When I moved to Northern Virginia in 1981, the inflation rate was in double digits, and remained so for another three years.

Today's inflation rate is LOWER than what inflation dropped down to after 1984.

And while the Federal government increased the General Schedule--civil service pay--every year, the increase was always less than inflation.

MD Streeter's avatar

I'm willing to bet that actual inflation under Biden was more than what they reported, and I wouldn't bet against it being higher than what was experienced in the late 1970s and early 1980s.

David's avatar

Really? Prove it.

At its peak, the inflation rate was just under TWENTY PERCENT in 1979.

Your assertion is untethered to the facts.

MD Streeter's avatar

Government-reported inflation at its peak was officially 7.8% in 2022 or 2023 (I forget and I'm not checking which year, the other year was over 5% for sure, officially). To get to that number they deliberately ignored entire sectors of the economy in order to keep it from the much higher numbers it actually was. Everyone saw it when they went to the grocery store. Things were up 50-100% in price, and if the price did not increase the size of the product decreased. Gas prices and housing prices went up dramatically (gas thanks to Biden-era restrictions). In my county, housing prices doubled between 2019 and 2021, something that is not limited to my county. It's not like I'm hallucinating. Biden (Dem) style policies exacerbated all of this.

So I'm supposed to just trust what the government says? Believe their numbers when my eyes tell me something else entirely when I have to go and actually pay for stuff?

Yeah, yeah, kids these days and all that. Let's not play "who had it worse." Today's kids face different pressure from what I faced as a kid and from what you faced as a kid. That doesn't mean we get to look down on them, belittle them, or minimize them. It would help a lot if small-government conservatism was able to ease the burden of corrupt government and onerous regulations (two big factors in inflation). What they don't need is some old man sitting on his porch in front of a nice house he owns in a nice neighborhood with his two cars parked in his garage sneering at them and belittling their struggles.

David's avatar

You honestly think any of that is different from when I was first in the workforce? If you aren't willing to rely on officially-published figures the discussion is pointless. Anyone can wave their arms and claim the figures aren't right.
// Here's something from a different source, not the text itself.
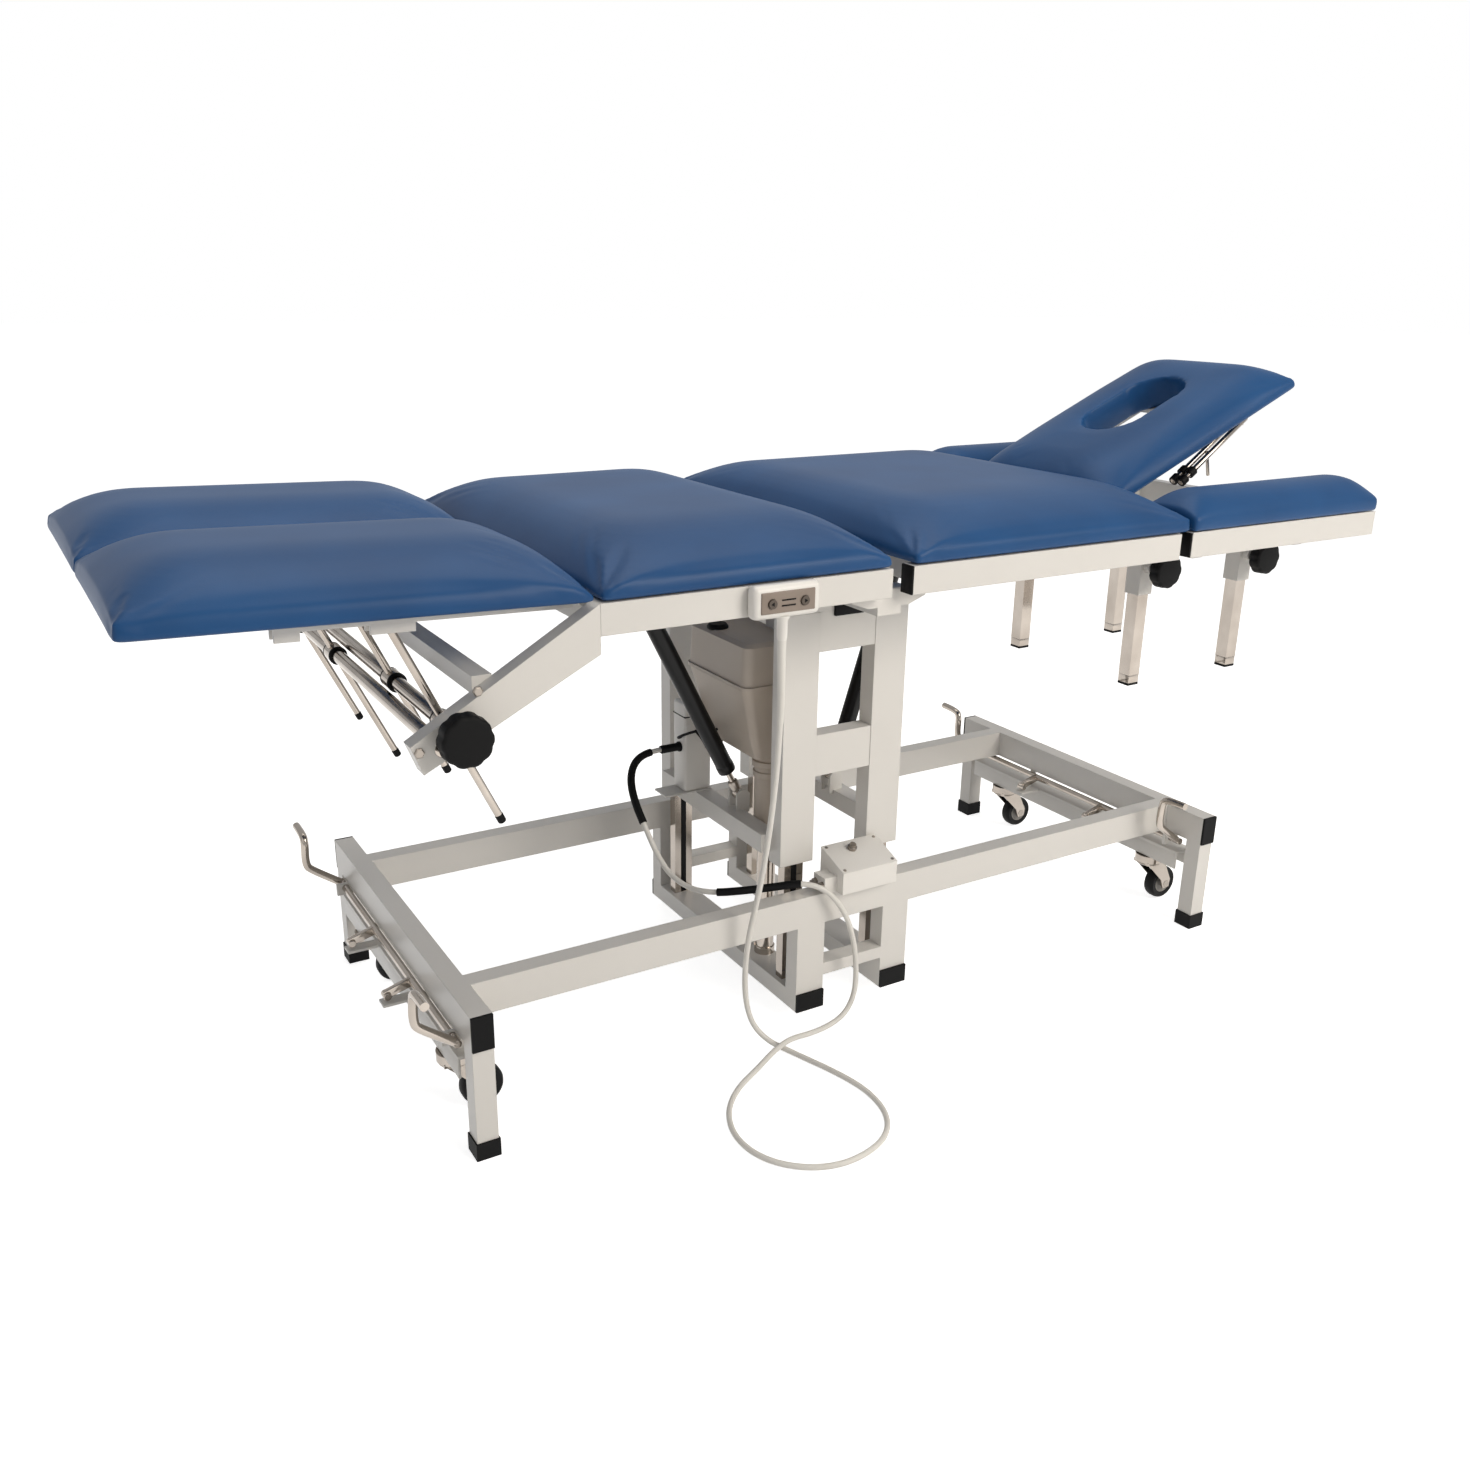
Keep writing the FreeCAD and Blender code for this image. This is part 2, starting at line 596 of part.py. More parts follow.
# Armrests: frame with sleeves on the posts, cushion, and the clamp knobs
for arm, sign in (("near", -1), ("far", 1)):
    rails = []
    for low, high in (sides(frameIn, size["frameOut"])[(sign + 1) // 2], sides(245, 270)[(sign + 1) // 2]):
        rails.append(block((base + 502.5, low, size["frameLow"]), 451.5, "<frameThick>", "<frameTall>"))
    low, high = sorted((sign * 270, sign * frameIn))
    for left in (502.5, 929):
        rails.append(block((base + left, low, size["frameLow"]), "<frameThick>", high - low, "<frameTall>"))
    for x in postX:
        low, high = sorted((sign * 159, sign * 262))
        rails.append(block((x - 12.5, low, 672), "<armPost>", high - low, 28))
        middle = sign * size["armPostOut"]
        sleeve = block((x - 16, middle - 16, 588), "<sleeveWide>", "<sleeveWide>", 102)
        boss = pin(x, 638, *sorted((sign * 158, sign * 172)), 11)
        bore = block((x - 12.8, middle - 12.8, 587), "<armPost> + 2 * <looseFit>", "<armPost> + 2 * <looseFit>", 104)
        clamp = pin(x, 638, *sorted((sign * 150, sign * 173)), 5 + size["runFit"])
        rails.append(cut(join([sleeve, boss]), [bore, clamp]))
    join(rails, "armrest_frame_" + arm)
    low, high = sorted((sign * 240, sign * size["padHalf"]))
    cushion("armrest_pad_" + arm, (base + 502.5, low), (base + 954, high), size["padUnder"], 48, (40, 44))
    for place, x in zip(("foot", "head"), postX):
        grip = starKnob("knob_shape", x, 638, sign * 176, sign * 22, size["armKnob"], 5, 2, 12)
        nodes.remove(grip)
        screw = pin(x, 638, *sorted((sign * 156.2, sign * 180)), 5)
        join([grip, screw], "armrest_knob_%s_%s" % (arm, place))

# Castor ends: pedal shaft with bent pedals, castor beam, forks and wheels
for end, sign in (("foot", -1), ("head", 1)):
    middle = base + sign * size["crossbarAt"]
    axis = middle - 20
    bars = [pin(axis, 157.5, -283, 283, 6)]
    for side in (-1, 1):
        y = side * 277
        first = Vector(axis, y, 157.5)
        second = Vector(axis - 50, y, 194.5)
        third = Vector(axis - 53, y, 250)
        tip = Vector(axis - 53, y + side * 50, 250)
        bars += [rod(first, second, 6), rod(second, third, 6), rod(third, tip, 6)]
        for knee in (second, third):
            ball = doc.addObject("Part::Sphere", "Bend")
            ball.Radius = 6
            ball.Placement.Base = knee
            bars.append(ball)
        y = side * 90
        lever = plate([(axis + 4, 150), (axis + 1, 164), (axis - 42, 149), (axis - 41, 139)], y - 4, y + 4)
        bars += [lever, pin(axis - 37.6, 143.8, y - 8, y + 8, 6)]
    join(bars, "pedal_" + end)
    beam = [block((middle - 20, -277, 100), 40, 554, 35)]
    beam.append(block((middle - 72, -105, 129), 52, 210, 6))
    beam += [rod((middle, y, 134), (middle, y, 203), "<pinRadius>") for y in (-120, 120)]
    bores = [rod((middle, y, 99), (middle, y, 128), "<pinRadius> + <runFit>") for y in (-200, 200)]
    cut(join(beam), bores, "castor_beam_" + end)
    for side, y in (("near", -200), ("far", 200)):
        race = rod((middle, y, 86), (middle, y, 99.7), 25)
        stem = rod((middle, y, 99), (middle, y, 126), "<pinRadius>")
        cheeks = [plate([(middle - 20, 86), (middle + 24, 86), (middle + 46, 42), (middle + 44, 27),
                         (middle + 29, 26), (middle + 22, 44)], y + low, y + high) for low, high in sides(14, 17)]
        crown = block((middle - 20, y - 17, 82), 44, 34, 6)
        axle = pin(middle + size["castorTrail"], 34, y - 16, y + 16, 4)
        join([race, stem, crown, axle] + cheeks, "castor_fork_%s_%s" % (end, side))
        wheel = pin(middle + size["castorTrail"], 34, y - 11, y + 11, "<wheelRadius>")
        tread = doc.addObject("Part::Chamfer", "Tread")
        tread.Base = wheel
        tread.Edges = [(1, 4.0, 4.0), (3, 4.0, 4.0)]
        cut(tread, [pin(middle + size["castorTrail"], 34, y - 12, y + 12, 4 + size["runFit"])],
            "castor_wheel_%s_%s" % (end, side))


def tubeAlong(label, points, diameter, faces=8):
    """A plain lead, many-sided across, along straight runs that tangent arcs join."""
    corners = [Vector(*p) for p in points]
    edges = []
    radii = []
    last = corners[0]
    for i in range(1, len(corners) - 1):
        back = corners[i - 1] - corners[i]
        ahead = corners[i + 1] - corners[i]
        half = (math.pi - back.getAngle(ahead)) / 2
        reach = 0.45 * min(back.Length, ahead.Length)
        radius = reach / math.tan(half)
        radii.append(round(radius, 1))
        start = corners[i] + back.normalize() * reach
        end = corners[i] + ahead.normalize() * reach
        middle = corners[i] + (back + ahead).normalize() * (radius / math.cos(half) - radius)
        edges.append(Part.LineSegment(last, start).toShape())
        edges.append(Part.Arc(start, middle, end).toShape())
        last = end
    edges.append(Part.LineSegment(last, corners[-1]).toShape())
    path = Part.Wire(edges)
    # the section has a round lead's area
    step = 2 * math.pi / faces
    reach = diameter / 2 * math.sqrt(step / math.sin(step))
    turn = Rotation(Vector(0, 0, 1), corners[1] - corners[0])
    ring = [corners[0] + turn.multVec(Vector(reach * math.cos(i * step), reach * math.sin(i * step), 0))
            for i in range(faces)]
    tube = doc.addObject("Part::Feature", "Lead")
    tube.Shape = path.makePipeShell([Part.makePolygon(ring + ring[:1])], True, True)
    ratio = tube.Shape.Volume / (math.pi * diameter ** 2 / 4 * path.Length)
    print(label, "length", round(path.Length, 1), "volume ratio", round(ratio, 4), "radii", radii)
    return name(tube, label)


# Handset lead: down from the handset, a coil on the floor, over the rail and up to the control box
leadRoute = [(-262, -367, 666), (-262, -367, 630), (-254, -357, 570), (-243, -332, 460), (-238, -306, 350),
             (-236, -281, 262), (-244, -266, 182), (-245, -260, 112), (-240, -262, 64), (-229, -267, 33),
             (-212, -281, 12), (-195, -305, 5.2), (-182, -340, 4.6), (-164, -392, 4.9), (-151, -450, 4.6),
             (-159, -508, 4.9), (-188, -549, 4.6), (-236, -570, 4.9), (-290, -571, 4.6), (-338, -546, 4.9),
             (-368, -502, 4.6), (-373, -448, 4.9), (-352, -395, 4.6), (-312, -355, 5.2), (-262, -330, 8),
             (-222, -313, 17.5), (-184, -298, 17.5), (-142, -290, 9), (-102, -285, 9), (-70, -281, 20),
             (-51, -276, 46), (-46, -271, 84), (-50, -268, 128), (-61, -266, 170), (-80, -262, 206),
             (-101, -253, 230), (-130, -236, 239), (-166, -214, 231), (-212, -196, 228), (-248, -170, 222),
             (-268, -132, 218), (-280, -93, 227), (-288, -62, 253), (-293, -34, 288), (-296, -3, 322),
             (-289, 26, 348), (-270, 50, 366), (-242, 61, 375), (-215, 61, 375)]
tubeAlong("handset_lead", [(base + x, y, z) for x, y, z in leadRoute], size["leadWide"])

doc.recompute()
failed = [f.Label for f in doc.Objects if "Invalid" in f.State or "Error" in f.State]
if failed:
    raise RuntimeError("these failed to build: " + ", ".join(failed))
os.makedirs("parts", exist_ok=True)
for node in nodes:
    shape = node.Shape
    if shape.isNull() or not shape.isValid():
        raise RuntimeError(node.Label + " has no valid shape")
    shape.exportStep("parts/%s.step" % node.Label)
print(len(nodes), "pieces written")
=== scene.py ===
import json
import math

import bmesh
import bpy
from mathutils import Matrix, Vector


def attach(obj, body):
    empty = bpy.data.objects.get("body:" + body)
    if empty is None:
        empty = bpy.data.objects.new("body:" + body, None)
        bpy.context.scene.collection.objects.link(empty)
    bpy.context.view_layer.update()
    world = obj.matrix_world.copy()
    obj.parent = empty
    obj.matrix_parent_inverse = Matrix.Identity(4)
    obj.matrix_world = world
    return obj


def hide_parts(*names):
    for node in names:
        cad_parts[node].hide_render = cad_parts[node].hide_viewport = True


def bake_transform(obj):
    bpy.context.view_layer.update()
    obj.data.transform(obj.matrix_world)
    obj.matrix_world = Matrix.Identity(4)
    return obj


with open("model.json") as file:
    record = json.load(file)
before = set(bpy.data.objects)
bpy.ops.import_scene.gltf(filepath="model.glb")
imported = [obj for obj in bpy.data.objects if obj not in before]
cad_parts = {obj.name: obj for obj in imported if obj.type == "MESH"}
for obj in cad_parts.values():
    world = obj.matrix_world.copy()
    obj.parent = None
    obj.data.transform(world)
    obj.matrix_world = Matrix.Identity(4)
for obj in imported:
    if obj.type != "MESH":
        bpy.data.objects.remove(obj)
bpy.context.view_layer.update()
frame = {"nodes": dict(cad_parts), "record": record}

mm = 0.001
baseX = 43.5 * mm


def fromBase(x, y, z):
    # a point in millimetres, measured from the middle of the base
    return Vector((baseX + x * mm, y * mm, z * mm))


# Camera, at the photograph's place
print("camera")
view = {"place": (-1117.6, -1756.3, 1109.2), "yaw": 30.879, "pitch": 19.094, "roll": 0.722,
        "lens": 32.51}
camera = bpy.data.objects.new("camera", bpy.data.cameras.new("camera"))
bpy.context.collection.objects.link(camera)
bpy.context.scene.camera = camera
yaw, pitch, roll = (math.radians(view[k]) for k in ("yaw", "pitch", "roll"))
ahead = Vector((math.sin(yaw) * math.cos(pitch), math.cos(yaw) * math.cos(pitch), -math.sin(pitch)))
right = Vector((math.cos(yaw), -math.sin(yaw), 0))
up = right.cross(ahead)
tiltedRight = right * math.cos(roll) + up * math.sin(roll)
tiltedUp = up * math.cos(roll) - right * math.sin(roll)
turn = Matrix((tiltedRight, tiltedUp, -ahead)).transposed()
camera.matrix_world = Matrix.Translation(Vector(view["place"]) * mm) @ turn.to_4x4()
camera.data.sensor_width = 36
camera.data.lens = view["lens"]
camera.data.clip_start = 0.05


# Materials
def linear(code):
    # sRGB hex to linear colour
    parts = [int(code[i:i + 2], 16) / 255 for i in (1, 3, 5)]
    light = [p / 12.92 if p <= 0.04045 else ((p + 0.055) / 1.055) ** 2.4 for p in parts]
    return (*light, 1.0)


def addNode(material, kind, inputs=None, **settings):
    node = material.node_tree.nodes.new(kind)
    for key, value in settings.items():
        setattr(node, key, value)
    for key, value in (inputs or {}).items():
        if isinstance(value, bpy.types.NodeSocket):
            material.node_tree.links.new(value, node.inputs[key])
        else:
            node.inputs[key].default_value = value
    return node


def newMaterial(name):
    material = bpy.data.materials.new(name)
    material.use_nodes = True
    tree = material.node_tree
    shader = tree.nodes["Principled BSDF"]
    place = addNode(material, "ShaderNodeTexCoord").outputs["Object"]
    return material, shader, place


def mixTwo(material, amount, first, second):
    ramp = addNode(material, "ShaderNodeValToRGB", {"Fac": amount})
    ramp.color_ramp.elements[0].color = linear(first)
    ramp.color_ramp.elements[1].color = linear(second)
    return ramp


def link(material, output, target):
    material.node_tree.links.new(output, target)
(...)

Personal experience is not a valid refutation: if you can't show me exactly how the books were cooked, your assertion remains unsubstantiated.

Oh...and we didn't even get a whiff of inflation at current levels until well into the 1990s: a good twenty years after the first oil crisis in 1973 and its attendant supply-side shocks, that largely triggered the "Great Inflation."

Here's one for you: when I bought my first apartment, about two years after starting work, my mortgage rate was *twelve percent*. And that was in 1983, when Reagan and Volcker had *already* spent three years doing their best to squeeze inflation out of the economy. How's that for "personal experience"?

And I'm not sitting on any porch sneering at anyone. I'm living in a modest apartment (maybe 800 sqft) and I'm driving a 2007 model year car that I bought used in 2012.

All I'm pointing out is that none of this is new and that we've all gone through it. And that the notion that seems so popular that this generation has the worst of it and it's somehow all the fault of their parents is delusional.

I grew up in an era when if you complained about how tough life was, your parents--who had survived the Depression--would just laugh in your face. And I had relatives in Belgium who survived the War and the Occupation. They'd be rolling on the floor at all this self-pity.

MD Streeter's avatar

I'm not bothering to read this. Thank you for your time. I'm clocking out of this internet argument.

Urs Broderick Furrer's avatar

All good points. My view is that of course O’Leary’s advice is sound. I’m close to his age and I remember reading somewhere when I was in my 20’s that if you bought lunch every day instead of eating out, you could save something like $50,000 a year. What was true then is true now.

Does this mean these whiny know nothings will listen? Nope. But you know what? That’s not my problem because, like you, I don’t believe a time is entitled to anything. You want food, housing, an expensive phone, and vacations? Cool. Go buy or rent them. You want respect? Earn it.

David's avatar

I can tell you for a fact that I spent more than half my income--and a LOT more than half my paycheck--on "basic necessities" when I first went to work in Northern Virginia in 1981. My annual income was $15,922--funny how you remember these things, ain't it?--or about $1300/month. Of course a goodly chunk of that was siphoned off even before I got my paycheck.

I was paying $365/month in rent, which IIRC was around one-third of my net income after withholdings. So my net take-home pay must have been around $1000/month. Figure about $10/day for food, so $300/month. Since I worked in an office environment back in the days when they expected you to show up in a clean shirt and a pressed suit--or at least, jacket, tie, and nice slacks--dry-cleaning and laundered and ironed shirts were an additional cost--let's call it $10/week.

My phone bill was around $30-40/month IIRC, and my utilities bill was another $30-40/month. So all in the "basic necessities" were around $750/month out of around $1000/month take-home.